## Task statement
Which lines include the word "update"? Copy each of them.

## Data excerpt
- - - -

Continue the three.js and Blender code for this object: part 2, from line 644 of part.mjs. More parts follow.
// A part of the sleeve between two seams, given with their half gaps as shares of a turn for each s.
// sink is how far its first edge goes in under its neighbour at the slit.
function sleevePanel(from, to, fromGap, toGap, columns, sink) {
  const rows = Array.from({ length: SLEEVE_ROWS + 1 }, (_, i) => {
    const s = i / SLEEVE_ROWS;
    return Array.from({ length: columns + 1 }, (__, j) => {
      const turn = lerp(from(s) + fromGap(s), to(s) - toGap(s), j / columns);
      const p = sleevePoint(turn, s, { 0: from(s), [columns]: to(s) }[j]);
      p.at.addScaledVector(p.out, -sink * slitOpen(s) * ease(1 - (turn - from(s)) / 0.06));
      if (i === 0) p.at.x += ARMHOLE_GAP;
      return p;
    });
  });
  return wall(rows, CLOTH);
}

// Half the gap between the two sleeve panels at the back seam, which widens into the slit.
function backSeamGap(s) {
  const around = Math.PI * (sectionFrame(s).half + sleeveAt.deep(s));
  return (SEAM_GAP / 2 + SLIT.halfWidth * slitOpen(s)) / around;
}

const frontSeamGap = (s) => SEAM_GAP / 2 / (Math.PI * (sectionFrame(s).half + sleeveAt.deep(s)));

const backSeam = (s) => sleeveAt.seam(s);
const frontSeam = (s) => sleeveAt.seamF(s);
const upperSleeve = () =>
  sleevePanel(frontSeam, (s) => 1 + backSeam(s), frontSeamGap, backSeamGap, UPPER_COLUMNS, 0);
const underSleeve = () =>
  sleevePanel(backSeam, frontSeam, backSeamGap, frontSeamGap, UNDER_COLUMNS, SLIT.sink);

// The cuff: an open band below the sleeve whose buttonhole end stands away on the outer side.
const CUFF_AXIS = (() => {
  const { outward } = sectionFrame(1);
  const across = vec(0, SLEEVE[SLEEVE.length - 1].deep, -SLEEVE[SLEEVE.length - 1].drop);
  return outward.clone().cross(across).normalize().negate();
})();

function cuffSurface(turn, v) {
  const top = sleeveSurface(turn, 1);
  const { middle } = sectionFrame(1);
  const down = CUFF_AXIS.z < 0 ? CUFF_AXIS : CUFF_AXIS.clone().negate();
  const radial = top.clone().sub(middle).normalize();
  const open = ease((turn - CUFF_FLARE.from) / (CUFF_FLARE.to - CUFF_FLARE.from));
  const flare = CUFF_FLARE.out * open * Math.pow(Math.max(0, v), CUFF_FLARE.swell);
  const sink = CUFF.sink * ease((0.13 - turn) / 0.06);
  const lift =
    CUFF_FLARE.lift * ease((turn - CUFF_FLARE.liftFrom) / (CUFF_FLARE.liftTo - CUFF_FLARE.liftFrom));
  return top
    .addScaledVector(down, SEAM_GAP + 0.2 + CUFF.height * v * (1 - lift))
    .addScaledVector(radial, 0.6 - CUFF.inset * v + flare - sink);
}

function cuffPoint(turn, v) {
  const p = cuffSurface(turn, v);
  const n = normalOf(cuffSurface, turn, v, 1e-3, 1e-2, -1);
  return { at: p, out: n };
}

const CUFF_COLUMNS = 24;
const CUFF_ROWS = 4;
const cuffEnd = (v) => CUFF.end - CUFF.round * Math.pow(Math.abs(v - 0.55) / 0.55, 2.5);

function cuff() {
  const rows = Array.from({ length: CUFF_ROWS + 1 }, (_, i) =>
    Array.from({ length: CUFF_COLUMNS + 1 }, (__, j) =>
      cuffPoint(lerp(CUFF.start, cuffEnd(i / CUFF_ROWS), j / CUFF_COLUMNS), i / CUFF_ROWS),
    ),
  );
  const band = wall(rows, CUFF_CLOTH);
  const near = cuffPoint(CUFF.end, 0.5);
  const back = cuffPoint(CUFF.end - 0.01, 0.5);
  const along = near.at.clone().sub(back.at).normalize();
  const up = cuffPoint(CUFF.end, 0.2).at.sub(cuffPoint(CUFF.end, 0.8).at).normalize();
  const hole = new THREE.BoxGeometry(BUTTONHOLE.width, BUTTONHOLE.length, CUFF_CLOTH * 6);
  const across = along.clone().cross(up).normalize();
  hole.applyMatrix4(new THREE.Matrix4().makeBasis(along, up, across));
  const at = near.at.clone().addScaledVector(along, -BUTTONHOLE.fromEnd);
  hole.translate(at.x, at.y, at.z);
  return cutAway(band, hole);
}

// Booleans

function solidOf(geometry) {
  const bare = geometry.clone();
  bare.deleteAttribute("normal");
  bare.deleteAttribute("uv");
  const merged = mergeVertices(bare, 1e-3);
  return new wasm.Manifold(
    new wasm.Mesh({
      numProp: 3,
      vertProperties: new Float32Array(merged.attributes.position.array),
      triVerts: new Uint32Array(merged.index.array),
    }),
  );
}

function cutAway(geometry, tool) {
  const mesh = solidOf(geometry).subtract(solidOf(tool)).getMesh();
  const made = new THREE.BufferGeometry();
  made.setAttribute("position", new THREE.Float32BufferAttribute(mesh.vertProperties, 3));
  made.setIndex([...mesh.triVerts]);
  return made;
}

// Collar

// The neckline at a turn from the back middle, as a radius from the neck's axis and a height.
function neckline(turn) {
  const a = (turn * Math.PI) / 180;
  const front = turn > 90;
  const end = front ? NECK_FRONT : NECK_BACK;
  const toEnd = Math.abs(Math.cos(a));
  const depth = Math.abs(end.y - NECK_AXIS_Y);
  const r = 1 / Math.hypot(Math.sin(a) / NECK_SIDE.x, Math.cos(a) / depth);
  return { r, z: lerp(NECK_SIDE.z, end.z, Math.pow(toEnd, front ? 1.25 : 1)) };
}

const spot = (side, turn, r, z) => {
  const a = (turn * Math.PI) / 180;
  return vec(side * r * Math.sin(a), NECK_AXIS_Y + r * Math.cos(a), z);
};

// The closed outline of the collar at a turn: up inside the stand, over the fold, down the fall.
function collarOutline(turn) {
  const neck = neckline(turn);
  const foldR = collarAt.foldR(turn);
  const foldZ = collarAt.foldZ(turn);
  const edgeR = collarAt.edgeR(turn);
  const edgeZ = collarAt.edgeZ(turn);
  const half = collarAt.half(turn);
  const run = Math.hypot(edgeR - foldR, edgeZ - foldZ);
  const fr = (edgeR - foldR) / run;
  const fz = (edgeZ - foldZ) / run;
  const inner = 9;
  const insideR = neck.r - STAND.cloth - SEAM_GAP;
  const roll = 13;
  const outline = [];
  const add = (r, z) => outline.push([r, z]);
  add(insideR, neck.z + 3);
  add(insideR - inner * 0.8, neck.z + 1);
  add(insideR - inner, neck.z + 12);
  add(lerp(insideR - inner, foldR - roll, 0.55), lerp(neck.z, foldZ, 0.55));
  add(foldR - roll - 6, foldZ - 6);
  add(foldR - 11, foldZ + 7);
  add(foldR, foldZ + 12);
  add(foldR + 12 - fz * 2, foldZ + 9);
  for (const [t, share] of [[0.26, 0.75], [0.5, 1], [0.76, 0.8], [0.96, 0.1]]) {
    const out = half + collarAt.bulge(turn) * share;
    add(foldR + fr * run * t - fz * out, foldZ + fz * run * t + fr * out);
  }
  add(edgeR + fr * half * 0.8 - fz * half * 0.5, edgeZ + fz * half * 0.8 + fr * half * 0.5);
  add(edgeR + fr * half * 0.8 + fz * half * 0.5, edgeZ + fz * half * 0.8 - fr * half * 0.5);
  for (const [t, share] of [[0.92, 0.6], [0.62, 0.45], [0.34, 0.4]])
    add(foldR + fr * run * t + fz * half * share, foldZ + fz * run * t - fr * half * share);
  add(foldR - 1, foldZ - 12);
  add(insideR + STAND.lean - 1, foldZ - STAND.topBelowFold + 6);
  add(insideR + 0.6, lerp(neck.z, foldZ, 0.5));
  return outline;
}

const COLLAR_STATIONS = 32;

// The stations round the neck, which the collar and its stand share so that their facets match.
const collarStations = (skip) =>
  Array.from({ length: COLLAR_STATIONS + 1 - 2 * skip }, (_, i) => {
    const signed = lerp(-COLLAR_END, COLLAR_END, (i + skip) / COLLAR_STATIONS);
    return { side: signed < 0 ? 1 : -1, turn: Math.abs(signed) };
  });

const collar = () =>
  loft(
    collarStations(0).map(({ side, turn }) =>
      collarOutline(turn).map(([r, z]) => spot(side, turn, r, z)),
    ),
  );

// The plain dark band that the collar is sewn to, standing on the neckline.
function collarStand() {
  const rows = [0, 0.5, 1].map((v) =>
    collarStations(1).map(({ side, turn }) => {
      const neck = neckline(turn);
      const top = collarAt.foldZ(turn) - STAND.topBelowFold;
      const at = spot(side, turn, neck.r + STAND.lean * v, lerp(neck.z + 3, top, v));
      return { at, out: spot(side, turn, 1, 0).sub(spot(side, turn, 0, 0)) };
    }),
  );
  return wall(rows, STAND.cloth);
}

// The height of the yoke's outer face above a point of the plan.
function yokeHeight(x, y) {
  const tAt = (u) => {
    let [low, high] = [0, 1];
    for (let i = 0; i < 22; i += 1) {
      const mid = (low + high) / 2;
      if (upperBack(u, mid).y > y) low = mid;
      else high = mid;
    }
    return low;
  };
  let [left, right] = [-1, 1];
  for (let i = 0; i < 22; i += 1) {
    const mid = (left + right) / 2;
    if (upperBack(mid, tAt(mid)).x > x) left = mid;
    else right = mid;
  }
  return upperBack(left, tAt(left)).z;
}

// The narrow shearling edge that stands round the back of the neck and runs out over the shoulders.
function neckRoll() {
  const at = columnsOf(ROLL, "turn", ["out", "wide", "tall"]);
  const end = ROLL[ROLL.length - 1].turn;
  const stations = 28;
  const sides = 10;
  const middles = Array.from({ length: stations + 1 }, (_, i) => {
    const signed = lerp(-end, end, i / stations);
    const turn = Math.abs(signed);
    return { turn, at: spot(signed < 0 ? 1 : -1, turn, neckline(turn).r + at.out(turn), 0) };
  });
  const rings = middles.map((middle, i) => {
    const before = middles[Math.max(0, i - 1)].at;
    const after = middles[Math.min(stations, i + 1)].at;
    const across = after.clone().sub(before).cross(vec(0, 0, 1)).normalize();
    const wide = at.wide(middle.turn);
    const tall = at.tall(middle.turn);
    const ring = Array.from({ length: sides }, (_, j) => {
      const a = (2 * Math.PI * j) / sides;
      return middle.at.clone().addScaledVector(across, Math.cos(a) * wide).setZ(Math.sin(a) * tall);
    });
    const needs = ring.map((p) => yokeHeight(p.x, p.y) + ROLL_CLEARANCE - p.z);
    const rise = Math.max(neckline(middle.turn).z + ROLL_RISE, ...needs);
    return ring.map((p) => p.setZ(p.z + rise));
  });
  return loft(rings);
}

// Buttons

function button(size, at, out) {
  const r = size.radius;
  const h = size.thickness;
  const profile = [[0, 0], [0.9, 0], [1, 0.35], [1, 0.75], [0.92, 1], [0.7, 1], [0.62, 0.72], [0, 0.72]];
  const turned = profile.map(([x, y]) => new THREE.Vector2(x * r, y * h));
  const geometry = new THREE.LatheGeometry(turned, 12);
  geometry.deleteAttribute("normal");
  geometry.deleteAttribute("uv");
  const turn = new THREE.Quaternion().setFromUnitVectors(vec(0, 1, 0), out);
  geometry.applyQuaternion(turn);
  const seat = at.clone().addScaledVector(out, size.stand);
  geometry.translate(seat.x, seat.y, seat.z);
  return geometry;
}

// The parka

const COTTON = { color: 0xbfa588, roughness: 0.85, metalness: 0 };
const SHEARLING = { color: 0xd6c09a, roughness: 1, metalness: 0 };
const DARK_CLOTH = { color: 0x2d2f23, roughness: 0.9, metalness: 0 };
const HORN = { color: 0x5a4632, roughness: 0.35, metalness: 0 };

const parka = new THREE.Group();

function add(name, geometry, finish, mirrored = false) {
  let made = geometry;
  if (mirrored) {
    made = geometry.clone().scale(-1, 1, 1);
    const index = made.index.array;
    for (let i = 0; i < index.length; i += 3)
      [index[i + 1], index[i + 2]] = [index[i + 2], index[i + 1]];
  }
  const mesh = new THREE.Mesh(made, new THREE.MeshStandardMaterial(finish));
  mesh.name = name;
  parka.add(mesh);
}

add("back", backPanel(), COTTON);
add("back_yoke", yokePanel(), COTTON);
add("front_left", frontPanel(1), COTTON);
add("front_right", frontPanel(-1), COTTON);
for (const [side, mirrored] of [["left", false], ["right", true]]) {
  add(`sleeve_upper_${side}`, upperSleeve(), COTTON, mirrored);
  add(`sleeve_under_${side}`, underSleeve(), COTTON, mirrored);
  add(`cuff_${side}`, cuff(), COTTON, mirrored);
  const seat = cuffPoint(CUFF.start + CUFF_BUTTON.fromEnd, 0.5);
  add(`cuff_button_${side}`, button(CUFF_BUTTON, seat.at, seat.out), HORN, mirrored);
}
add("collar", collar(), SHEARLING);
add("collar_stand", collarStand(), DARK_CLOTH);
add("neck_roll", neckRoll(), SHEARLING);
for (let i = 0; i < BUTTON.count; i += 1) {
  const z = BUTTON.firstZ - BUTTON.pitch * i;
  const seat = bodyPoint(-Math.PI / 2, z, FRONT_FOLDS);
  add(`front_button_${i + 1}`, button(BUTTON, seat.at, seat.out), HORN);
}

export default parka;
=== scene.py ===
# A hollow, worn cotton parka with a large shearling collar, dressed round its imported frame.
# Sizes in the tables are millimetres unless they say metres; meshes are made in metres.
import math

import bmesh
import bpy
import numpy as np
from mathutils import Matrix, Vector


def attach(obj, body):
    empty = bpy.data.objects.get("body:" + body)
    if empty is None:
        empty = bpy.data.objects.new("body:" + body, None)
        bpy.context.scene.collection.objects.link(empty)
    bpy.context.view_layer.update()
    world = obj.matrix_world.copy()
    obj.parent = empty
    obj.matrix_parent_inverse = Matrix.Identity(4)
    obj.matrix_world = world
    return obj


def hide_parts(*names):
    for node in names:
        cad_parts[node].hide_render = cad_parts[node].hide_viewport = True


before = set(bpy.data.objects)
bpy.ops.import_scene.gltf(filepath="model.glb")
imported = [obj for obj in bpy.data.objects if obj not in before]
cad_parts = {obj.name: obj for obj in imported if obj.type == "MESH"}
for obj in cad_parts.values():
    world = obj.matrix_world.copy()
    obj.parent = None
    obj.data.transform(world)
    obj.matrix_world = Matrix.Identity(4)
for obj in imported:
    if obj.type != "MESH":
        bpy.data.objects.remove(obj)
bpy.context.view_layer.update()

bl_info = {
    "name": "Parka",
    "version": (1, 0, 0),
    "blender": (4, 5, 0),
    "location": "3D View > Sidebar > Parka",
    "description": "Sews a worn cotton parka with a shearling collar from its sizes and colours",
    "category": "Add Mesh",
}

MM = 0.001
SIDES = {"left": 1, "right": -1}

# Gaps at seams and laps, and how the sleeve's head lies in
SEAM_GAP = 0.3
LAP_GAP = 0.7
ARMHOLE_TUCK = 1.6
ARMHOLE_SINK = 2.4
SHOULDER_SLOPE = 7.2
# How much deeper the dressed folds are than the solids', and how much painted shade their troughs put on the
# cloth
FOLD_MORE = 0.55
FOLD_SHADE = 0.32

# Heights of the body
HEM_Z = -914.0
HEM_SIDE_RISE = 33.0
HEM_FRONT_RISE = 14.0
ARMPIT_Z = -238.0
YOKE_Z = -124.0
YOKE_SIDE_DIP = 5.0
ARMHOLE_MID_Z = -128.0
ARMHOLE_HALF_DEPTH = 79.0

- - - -

## Written response
    bpy.context.view_layer.update()
bpy.context.view_layer.update()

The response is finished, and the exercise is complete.